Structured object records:
···

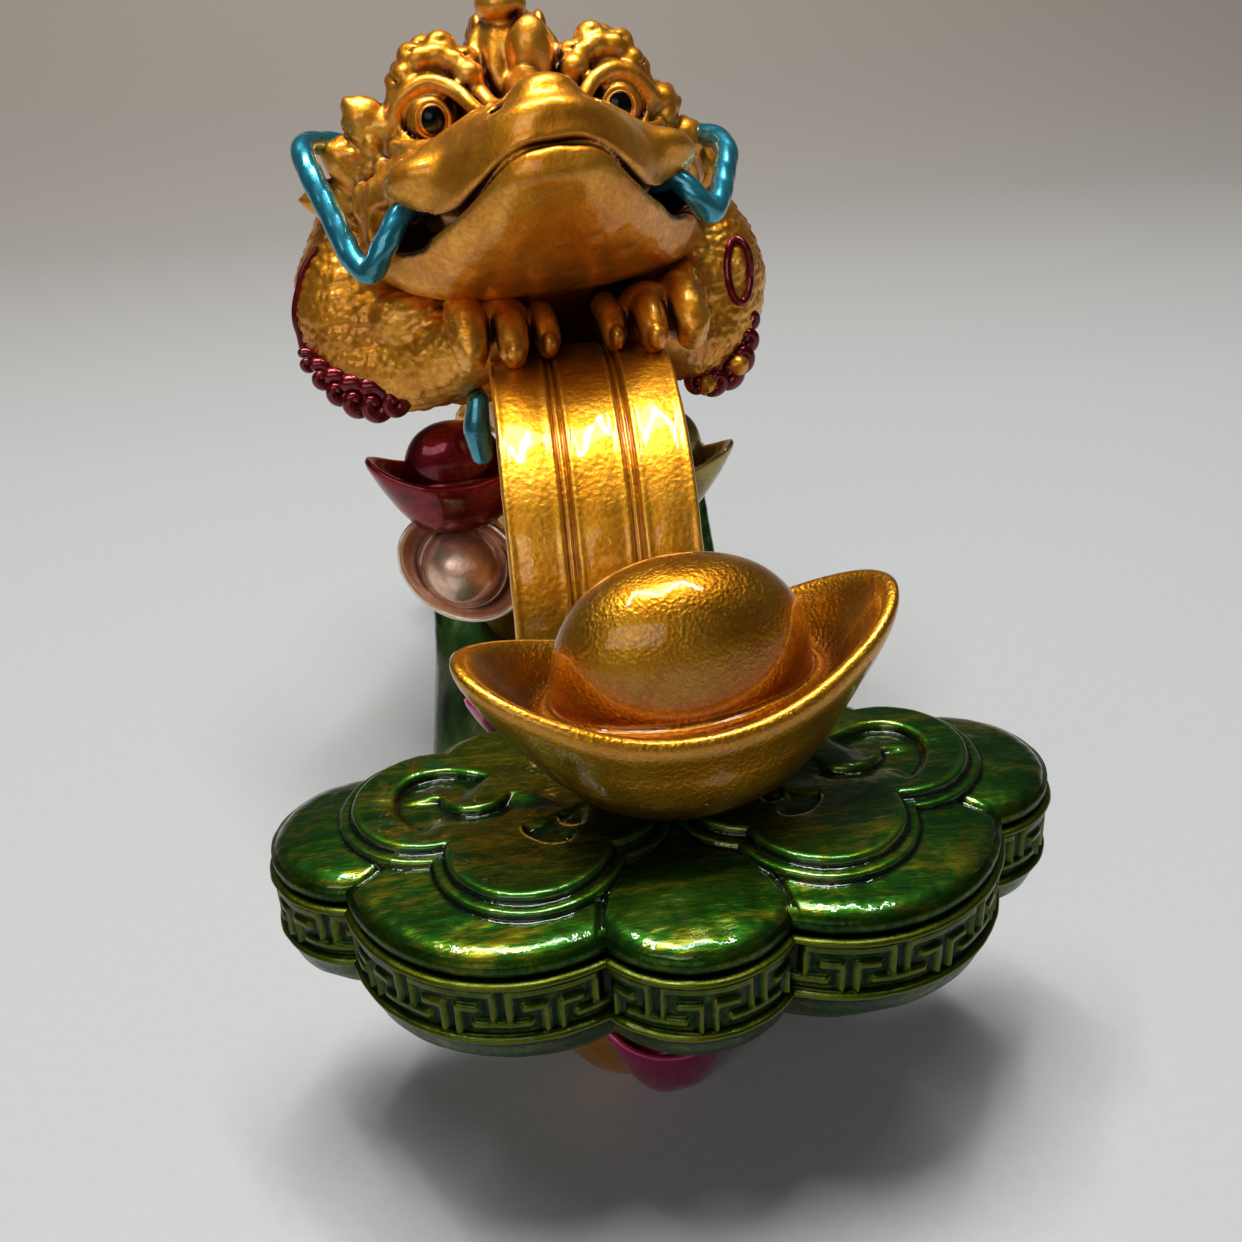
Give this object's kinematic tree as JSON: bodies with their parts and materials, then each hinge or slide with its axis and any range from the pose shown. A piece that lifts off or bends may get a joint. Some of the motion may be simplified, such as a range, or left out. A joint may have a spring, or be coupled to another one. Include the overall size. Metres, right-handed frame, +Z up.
{
  "type": "money toad figure",
  "caption": "Lacquered resin toad crouching on upright coins on a ruyi sceptre, with boat ingots around it and one glued on the sceptre head.",
  "frame": {"origin": "centre of the bounding box at the underside, on the surface the figure stands on", "axes": "+Z up; +Y along the sceptre from its head towards its tail, so the toad looks towards -Y; +X to the viewer's right"},
  "size_m": [0.0618, 0.1206, 0.0845],
  "materials": {
    "antique_gold": "metallic gold paint with brown in the recesses under clear gloss",
    "bright_gold": "wrinkled metallic gold paint under clear gloss",
    "green_lacquer": "brushed metallic green with olive-gold streaks under thick clear gloss",
    "crimson_lacquer": "metallic crimson under clear gloss",
    "rose_gold": "pearly rose gold under clear gloss",
    "magenta_lacquer": "metallic magenta under clear gloss",
    "olive_gold": "olive gold paint under clear gloss",
    "teal_lacquer": "metallic teal under clear gloss",
    "black_gloss": "glossy black paint"
  },
  "bodies": {
    "root": {"toad_on_sceptre": "antique_gold", "large_ingot": "bright_gold"}
  },
  "joints": []
}
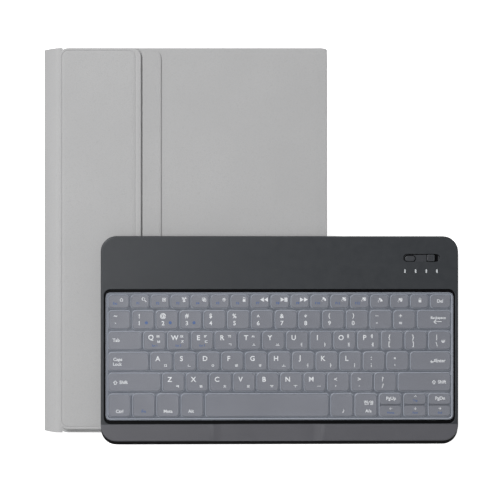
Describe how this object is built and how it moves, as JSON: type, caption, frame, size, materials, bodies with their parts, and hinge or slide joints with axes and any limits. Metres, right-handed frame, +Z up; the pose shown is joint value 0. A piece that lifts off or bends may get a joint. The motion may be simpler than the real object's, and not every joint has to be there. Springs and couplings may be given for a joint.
{
  "type": "tablet keyboard case",
  "caption": "Closed grey folio case for a tablet with a stand flap, and its slim wireless keyboard under a clear key skin lying on its back.",
  "frame": {"origin": "centre of the front cover's outer face, which lies on the table", "axes": "+Z up from the table, +X across the closed folio from its spine to its opening edge, +Y along the spine to the folio's top edge, away from the keyboard"},
  "size_m": [0.2814, 0.2681, 0.0245],
  "materials": {
    "grey_leather": "satin, fine grain",
    "stiff_board": "matte",
    "grey_lining": "brushed microfibre",
    "magnet": "plated",
    "steel": "plain sheet",
    "tray_plastic": "soft, satin",
    "deck_plastic": "satin",
    "base_plastic": "satin",
    "key_plastic": "matte",
    "foot_rubber": "matte",
    "clear_silicone": "translucent, satin",
    "membrane_film": "smooth film",
    "battery_foil": "satin foil",
    "circuit_laminate": "satin",
    "light_guide": "polished",
    "button_plastic": "satin"
  },
  "bodies": {
    "front_cover": {"front_cover_skin": "grey_leather", "front_cover_board": "stiff_board", "front_cover_lining": "grey_lining", "front_magnet_upper": "magnet", "front_magnet_lower": "magnet"},
    "spine": {"spine_skin": "grey_leather", "spine_board": "stiff_board"},
    "back_cover": {"back_cover_skin": "grey_leather", "back_cover_board": "stiff_board", "tablet_tray": "tray_plastic", "flap_hinge_patch": "grey_leather", "flap_catch_plate": "steel"},
    "stand_flap": {"flap_skin": "grey_leather", "flap_board": "stiff_board", "flap_lining": "grey_lining", "flap_magnet": "magnet"},
    "keyboard": {"keyboard_top_case": "deck_plastic", "keyboard_base_plate": "base_plastic", "key_support_plate": "steel", "key_membrane": "membrane_film", "battery": "battery_foil", "circuit_board": "circuit_laminate", "usb_port": "steel", "status_light_guide": "light_guide", "rubber_foot_front": "foot_rubber", "rubber_foot_rear": "foot_rubber"},
    "key_skin": {"key_skin": "clear_silicone"},
    "power_switch": {"power_switch": "button_plastic"},
    "connect_button": {"connect_button": "button_plastic"},
    "keys_esc_to_f4": {"keys_esc_to_f4": "key_plastic"},
    "keys_f5_to_f8": {"keys_f5_to_f8": "key_plastic"},
    "keys_f9_to_f12": {"keys_f9_to_f12": "key_plastic"},
    "keys_mute_to_delete": {"keys_mute_to_delete": "key_plastic"},
    "keys_grave_to_5": {"keys_grave_to_5": "key_plastic"},
    "keys_6_to_equals": {"keys_6_to_equals": "key_plastic"},
    "key_backspace": {"key_backspace": "key_plastic"},
    "key_tab": {"key_tab": "key_plastic"},
    "keys_q_to_t": {"keys_q_to_t": "key_plastic"},
    "keys_y_to_backslash": {"keys_y_to_backslash": "key_plastic"},
    "key_caps_lock": {"key_caps_lock": "key_plastic"},
    "keys_a_to_g": {"keys_a_to_g": "key_plastic"},
    "keys_h_to_quote": {"keys_h_to_quote": "key_plastic"},
    "key_enter": {"key_enter": "key_plastic"},
    "key_shift_left": {"key_shift_left": "key_plastic"},
    "keys_z_to_b": {"keys_z_to_b": "key_plastic"},
    "keys_n_to_slash": {"keys_n_to_slash": "key_plastic"},
    "key_shift_right": {"key_shift_right": "key_plastic"},
    "key_ctrl": {"key_ctrl": "key_plastic"},
    "key_fn": {"key_fn": "key_plastic"},
    "key_meta": {"key_meta": "key_plastic"},
    "key_alt": {"key_alt": "key_plastic"},
    "key_space": {"key_space": "key_plastic"},
    "key_media": {"key_media": "key_plastic"},
    "key_language": {"key_language": "key_plastic"},
    "key_page_up": {"key_page_up": "key_plastic"},
    "key_arrow_left": {"key_arrow_left": "key_plastic"},
    "key_arrow_up": {"key_arrow_up": "key_plastic"},
    "key_arrow_down": {"key_arrow_down": "key_plastic"},
    "key_page_down": {"key_page_down": "key_plastic"},
    "key_arrow_right": {"key_arrow_right": "key_plastic"}
  },
  "joints": [
    {"name": "cover_fold", "type": "hinge", "parent": "front_cover", "child": "spine", "pos_m": [-0.0966, 0, 0.0013], "axis": [0, 1, 0], "range_deg": [-130, 0]},
    {"name": "back_fold", "type": "hinge", "parent": "spine", "child": "back_cover", "pos_m": [-0.086, 0, 0.013], "axis": [0, 1, 0], "range_deg": [-30, 0]},
    {"name": "stand_flap_fold", "type": "hinge", "parent": "back_cover", "child": "stand_flap", "pos_m": [-0.02955, 0, 0.0146], "axis": [0, 1, 0], "range_deg": [0, 60]},
    {"name": "keyboard_lift", "type": "slide", "parent": "back_cover", "child": "keyboard", "axis": [0.0199, 0, 0.9998], "range_m": [0, 0.12]},
    {"name": "key_skin_lift", "type": "slide", "parent": "keyboard", "child": "key_skin", "axis": [0.0199, 0, 0.9998], "range_m": [0, 0.03]},
    {"name": "power_switch_slide", "type": "slide", "parent": "keyboard", "child": "power_switch", "axis": [0.9998, 0, -0.0199], "range_m": [0, 0.002]},
    {"name": "connect_button_press", "type": "slide", "parent": "keyboard", "child": "connect_button", "axis": [-0.0199, 0, -0.9998], "range_m": [0, 0.0004], "stiffness_N_per_m": 200, "springref_m": -0.0005},
    {"name": "press_keys_esc_to_f4", "type": "slide", "parent": "keyboard", "child": "keys_esc_to_f4", "axis": [-0.0199, 0, -0.9998], "range_m": [0, 0.0011], "stiffness_N_per_m": 400, "springref_m": -0.0005},
    {"name": "press_keys_f5_to_f8", "type": "slide", "parent": "keyboard", "child": "keys_f5_to_f8", "axis": [-0.0199, 0, -0.9998], "range_m": [0, 0.0011], "stiffness_N_per_m": 400, "springref_m": -0.0005},
    {"name": "press_keys_f9_to_f12", "type": "slide", "parent": "keyboard", "child": "keys_f9_to_f12", "axis": [-0.0199, 0, -0.9998], "range_m": [0, 0.0011], "stiffness_N_per_m": 400, "springref_m": -0.0005},
    {"name": "press_keys_mute_to_delete", "type": "slide", "parent": "keyboard", "child": "keys_mute_to_delete", "axis": [-0.0199, 0, -0.9998], "range_m": [0, 0.0011], "stiffness_N_per_m": 400, "springref_m": -0.0005},
    {"name": "press_keys_grave_to_5", "type": "slide", "parent": "keyboard", "child": "keys_grave_to_5", "axis": [-0.0199, 0, -0.9998], "range_m": [0, 0.0011], "stiffness_N_per_m": 400, "springref_m": -0.0005},
    {"name": "press_keys_6_to_equals", "type": "slide", "parent": "keyboard", "child": "keys_6_to_equals", "axis": [-0.0199, 0, -0.9998], "range_m": [0, 0.0011], "stiffness_N_per_m": 400, "springref_m": -0.0005},
    {"name": "press_key_backspace", "type": "slide", "parent": "keyboard", "child": "key_backspace", "axis": [-0.0199, 0, -0.9998], "range_m": [0, 0.0011], "stiffness_N_per_m": 400, "springref_m": -0.0005},
    {"name": "press_key_tab", "type": "slide", "parent": "keyboard", "child": "key_tab", "axis": [-0.0199, 0, -0.9998], "range_m": [0, 0.0011], "stiffness_N_per_m": 400, "springref_m": -0.0005},
    {"name": "press_keys_q_to_t", "type": "slide", "parent": "keyboard", "child": "keys_q_to_t", "axis": [-0.0199, 0, -0.9998], "range_m": [0, 0.0011], "stiffness_N_per_m": 400, "springref_m": -0.0005},
    {"name": "press_keys_y_to_backslash", "type": "slide", "parent": "keyboard", "child": "keys_y_to_backslash", "axis": [-0.0199, 0, -0.9998], "range_m": [0, 0.0011], "stiffness_N_per_m": 400, "springref_m": -0.0005},
    {"name": "press_key_caps_lock", "type": "slide", "parent": "keyboard", "child": "key_caps_lock", "axis": [-0.0199, 0, -0.9998], "range_m": [0, 0.0011], "stiffness_N_per_m": 400, "springref_m": -0.0005},
    {"name": "press_keys_a_to_g", "type": "slide", "parent": "keyboard", "child": "keys_a_to_g", "axis": [-0.0199, 0, -0.9998], "range_m": [0, 0.0011], "stiffness_N_per_m": 400, "springref_m": -0.0005},
    {"name": "press_keys_h_to_quote", "type": "slide", "parent": "keyboard", "child": "keys_h_to_quote", "axis": [-0.0199, 0, -0.9998], "range_m": [0, 0.0011], "stiffness_N_per_m": 400, "springref_m": -0.0005},
    {"name": "press_key_enter", "type": "slide", "parent": "keyboard", "child": "key_enter", "axis": [-0.0199, 0, -0.9998], "range_m": [0, 0.0011], "stiffness_N_per_m": 400, "springref_m": -0.0005},
    {"name": "press_key_shift_left", "type": "slide", "parent": "keyboard", "child": "key_shift_left", "axis": [-0.0199, 0, -0.9998], "range_m": [0, 0.0011], "stiffness_N_per_m": 400, "springref_m": -0.0005},
    {"name": "press_keys_z_to_b", "type": "slide", "parent": "keyboard", "child": "keys_z_to_b", "axis": [-0.0199, 0, -0.9998], "range_m": [0, 0.0011], "stiffness_N_per_m": 400, "springref_m": -0.0005},
    {"name": "press_keys_n_to_slash", "type": "slide", "parent": "keyboard", "child": "keys_n_to_slash", "axis": [-0.0199, 0, -0.9998], "range_m": [0, 0.0011], "stiffness_N_per_m": 400, "springref_m": -0.0005},
    {"name": "press_key_shift_right", "type": "slide", "parent": "keyboard", "child": "key_shift_right", "axis": [-0.0199, 0, -0.9998], "range_m": [0, 0.0011], "stiffness_N_per_m": 400, "springref_m": -0.0005},
    {"name": "press_key_ctrl", "type": "slide", "parent": "keyboard", "child": "key_ctrl", "axis": [-0.0199, 0, -0.9998], "range_m": [0, 0.0011], "stiffness_N_per_m": 400, "springref_m": -0.0005},
    {"name": "press_key_fn", "type": "slide", "parent": "keyboard", "child": "key_fn", "axis": [-0.0199, 0, -0.9998], "range_m": [0, 0.0011], "stiffness_N_per_m": 400, "springref_m": -0.0005},
    {"name": "press_key_meta", "type": "slide", "parent": "keyboard", "child": "key_meta", "axis": [-0.0199, 0, -0.9998], "range_m": [0, 0.0011], "stiffness_N_per_m": 400, "springref_m": -0.0005},
    {"name": "press_key_alt", "type": "slide", "parent": "keyboard", "child": "key_alt", "axis": [-0.0199, 0, -0.9998], "range_m": [0, 0.0011], "stiffness_N_per_m": 400, "springref_m": -0.0005},
    {"name": "press_key_space", "type": "slide", "parent": "keyboard", "child": "key_space", "axis": [-0.0199, 0, -0.9998], "range_m": [0, 0.0011], "stiffness_N_per_m": 400, "springref_m": -0.0005},
    {"name": "press_key_media", "type": "slide", "parent": "keyboard", "child": "key_media", "axis": [-0.0199, 0, -0.9998], "range_m": [0, 0.0011], "stiffness_N_per_m": 400, "springref_m": -0.0005},
    {"name": "press_key_language", "type": "slide", "parent": "keyboard", "child": "key_language", "axis": [-0.0199, 0, -0.9998], "range_m": [0, 0.0011], "stiffness_N_per_m": 400, "springref_m": -0.0005},
    {"name": "press_key_page_up", "type": "slide", "parent": "keyboard", "child": "key_page_up", "axis": [-0.0199, 0, -0.9998], "range_m": [0, 0.0011], "stiffness_N_per_m": 400, "springref_m": -0.0005},
    {"name": "press_key_arrow_left", "type": "slide", "parent": "keyboard", "child": "key_arrow_left", "axis": [-0.0199, 0, -0.9998], "range_m": [0, 0.0011], "stiffness_N_per_m": 400, "springref_m": -0.0005},
    {"name": "press_key_arrow_up", "type": "slide", "parent": "keyboard", "child": "key_arrow_up", "axis": [-0.0199, 0, -0.9998], "range_m": [0, 0.0011], "stiffness_N_per_m": 400, "springref_m": -0.0005},
    {"name": "press_key_arrow_down", "type": "slide", "parent": "keyboard", "child": "key_arrow_down", "axis": [-0.0199, 0, -0.9998], "range_m": [0, 0.0011], "stiffness_N_per_m": 400, "springref_m": -0.0005},
    {"name": "press_key_page_down", "type": "slide", "parent": "keyboard", "child": "key_page_down", "axis": [-0.0199, 0, -0.9998], "range_m": [0, 0.0011], "stiffness_N_per_m": 400, "springref_m": -0.0005},
    {"name": "press_key_arrow_right", "type": "slide", "parent": "keyboard", "child": "key_arrow_right", "axis": [-0.0199, 0, -0.9998], "range_m": [0, 0.0011], "stiffness_N_per_m": 400, "springref_m": -0.0005}
  ],
  "couplings": [
    {"joint": "stand_flap_fold", "follows": "keyboard_lift", "rad_per_m": 8.7266}
  ]
}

···

Brief: Copy each line of the listing in which the word "joints" can be found.

Written reply:
  "joints": []
Describe how this object is built and how it moves, as JSON: type, caption, frame, size, materials, bodies with their parts, and hinge or slide joints with axes and any limits. Metres, right-handed frame, +Z up; the pose shown is joint value 0. A piece that lifts off or bends may get a joint. The motion may be simpler than the real object's, and not every joint has to be there. Springs and couplings may be given for a joint.
  "joints": [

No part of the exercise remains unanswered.